4.3. The Side of the Angels

Finally this box set has a clear villain to work with, but blink and you might miss them.  If I say nothing else about them and if you haven’t heard the trailer, I will credit the sound designers on introducing one of The Doctor’s most well-known foes in recent memory with a fitting entrance.  Of course, The Eleven is now embroiled in the plot too, but that doesn’t mean other Time Lords from The Doctor’s history can’t join in either.

This story seems to take a far clearer line than the last, with sound design and musical scoring to match the setting and the enemies involved in what are only described as “insane” plans.  Such plans, with a fair number of references and memorable moments, speed this story forth to its dramatic conclusion.

 

4.4. Stop the Clock

Is it too much to make a half pun, half reference to Mummy On The Orient Express here, specifically that certain events we witness during this story have been Foretold?
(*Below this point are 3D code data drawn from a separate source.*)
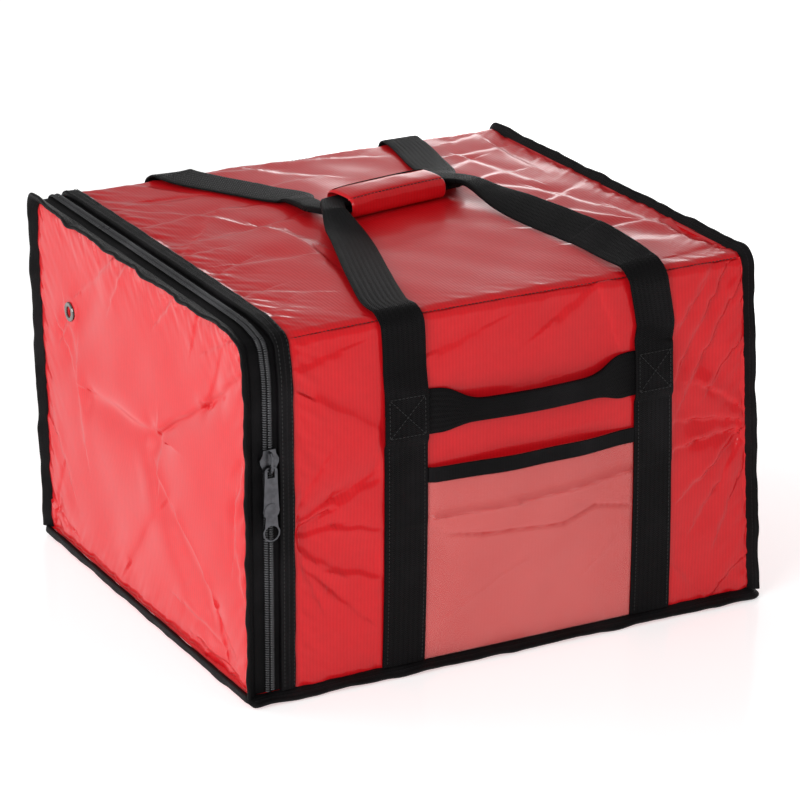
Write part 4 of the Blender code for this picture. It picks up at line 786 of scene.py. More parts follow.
def foot_tape(name, sizes):
    """Folded tape round the bottom seam: a section carried round a rectangle with small round corners, standing out
    a little below level and turned down beside the flap, its ends meeting at the middle of the back."""
    radius = 0.003
    corners = ((1, 1, 90.0), (1, -1, 0.0), (-1, -1, -90.0), (-1, 1, -180.0))
    route = [(GAP / 2, HALF_DEPTH, 90.0)]
    for way_x, way_y, start in corners:
        for step in range(7):
            angle = math.radians(start - 15.0 * step)
            core_x, core_y = way_x * (HALF_WIDTH - radius), way_y * (HALF_DEPTH - radius)
            route.append((core_x + radius * math.cos(angle), core_y + radius * math.sin(angle), start - 15.0 * step))
    route.append((-GAP / 2, HALF_DEPTH, -270.0))
    route = np.array(route)
    spans = path_measure(route[:, :2])
    lengths = np.unique(np.concatenate((spans, np.linspace(0.0, spans[-1], 760))))
    x, y, angle = (np.interp(lengths, spans, route[:, k])[:, None] for k in range(3))
    turn = np.radians(angle)
    by_flap = smooth(np.maximum(0.0, -np.cos(turn)))
    droop = np.radians(25.0 + 53.0 * by_flap + sizes.tape_wave * 9.0 * wobble(lengths, 0.043, 0.6)[:, None])
    reach = BINDING_LENGTH + (0.0048 - BINDING_LENGTH) * by_flap
    reach = reach * (1.0 + sizes.tape_wave * 0.10 * wobble(lengths, 0.061, 2.6)[:, None])
    out, half, around = tape_profile()
    root_out = GAP - np.sin(droop) * BINDING_THICKNESS / 2
    root_out = np.maximum(root_out, GAP + BINDING_THICKNESS / 2 * np.sin(droop) * by_flap)
    root_up = SEAM_CHAMFER - GAP - np.cos(droop) * BINDING_THICKNESS / 2
    step_out = root_out + np.cos(droop) * out * reach + np.sin(droop) * half
    step_up = root_up - np.sin(droop) * out * reach + np.cos(droop) * half
    z = np.maximum(SEAM_RISE + step_up, 0.0002)
    points = np.stack(np.broadcast_arrays(x + step_out * np.cos(turn), y + step_out * np.sin(turn), z), axis=-1)
    return swept(name, points, lengths, around)


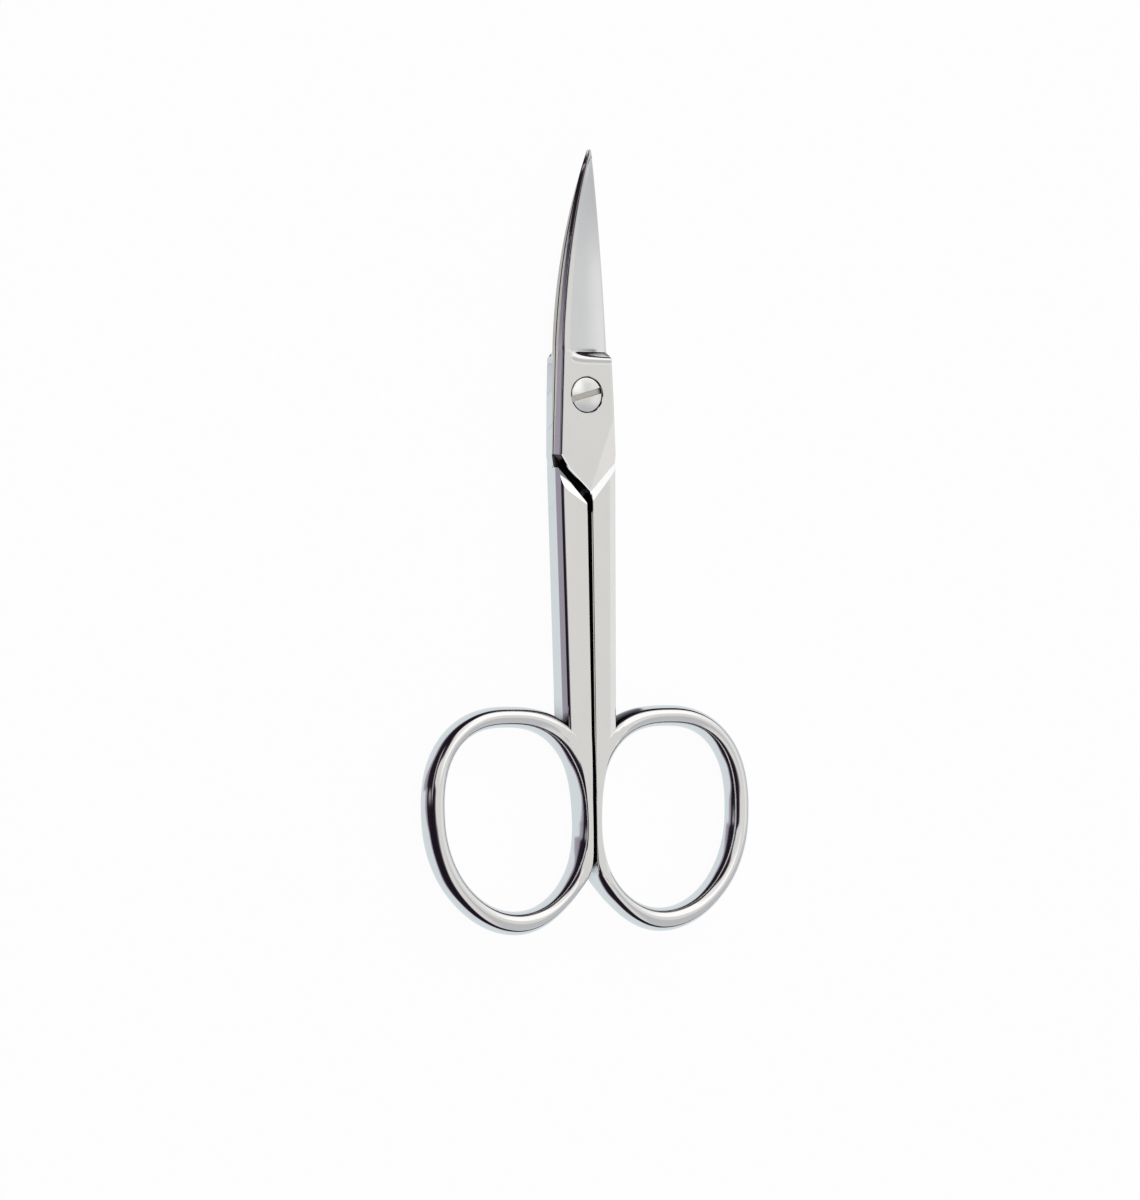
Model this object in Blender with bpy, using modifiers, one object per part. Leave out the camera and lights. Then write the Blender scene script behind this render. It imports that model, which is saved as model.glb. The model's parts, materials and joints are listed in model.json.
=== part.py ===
"""Manicure scissors with curved blades, closed and lying flat with the screw head up.

Each half is one forging: blade, joint plate, shank and finger bow. Both halves are made
by the same functions in the half's own frame, whose origin is on the joint axis: u runs
from the axis to the side of the half's own shank, y towards the tip and w from the lapped
face out to the half's own outer face. The rear half is that frame turned half a turn about y.
"""

import math

import bmesh
import bpy
from mathutils import Matrix, Vector

# Overall reach along the middle line, from the joint axis
TIP_REACH = 0.0281
BOW_REACH = 0.0618

# Running gaps between the pieces
LAP_GAP = 0.0001
SHANK_GAP = 0.00035
SHANK_GAP_AT_TOP = 0.0005
SCREW_GAP = 0.0001

# Ground blade: distances of the cutting edge and of the spine from the middle line
HEEL_REACH = 0.0046
BELLY_REACH = 0.0170
EDGE_AT_HEEL = 0.00354
EDGE_AT_BELLY = 0.00304
EDGE_AT_TIP = 0.00022
SPINE_AT_HEEL = 0.00305
SPINE_AT_BELLY = 0.00262
SPINE_AT_TIP = 0.00018
BLADE_THICK_AT_BELLY = 0.00135
BLADE_THICK_AT_TIP = 0.00045
LAND_WIDTH = 0.0006
LAND_AT_TIP = 0.0001
HOLLOW_DEPTH = 0.00013
HOLLOW_SHARES = (0.0, 0.06, 0.14, 0.25, 0.4, 0.6, 0.8, 1.0)
CUTTING_EDGE = 0.00005
TIP_ROUND = 0.00015
TIP_END_SHARE = 0.5
BLADE_STATIONS = 16

# Upward curve of the blades, a surface of revolution about the joint axis
BEND_START = 0.0050
TIP_LIFT = 0.00285

# Step from the joint plate down to the ground blade, with a polished lip that curls at its end
STEP_LIP = 0.00060
STEP_WALL = 0.00012
STEP_FOOT = 0.00035
STEP_REACH_SHARES = (0.0, 0.45, 0.85)
STEP_DEPTH_SHARES = (0.0, 0.05, 0.17, 0.86, 1.0)
LIP_CURL = 0.00045
LIP_CURL_POWER = 7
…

Probably.  Then again, considering how many references the stories leading up to this have provided, it’s probably not the worst way to open discussion on this final piece in the Doom Coalition puzzle.  So as not to spoil what is a slightly disorienting conclusion, including an ending that appears to possibly have influences from a well-known Japanese film franchise, I’ll leave it at that.

 

With a seamless score, a confident cast and a plot that knows just where it’s going even if the audience doesn’t, Big Finish certainly deliver in what probably won’t be the final 8th Doctor adventures set in this overarching plotline.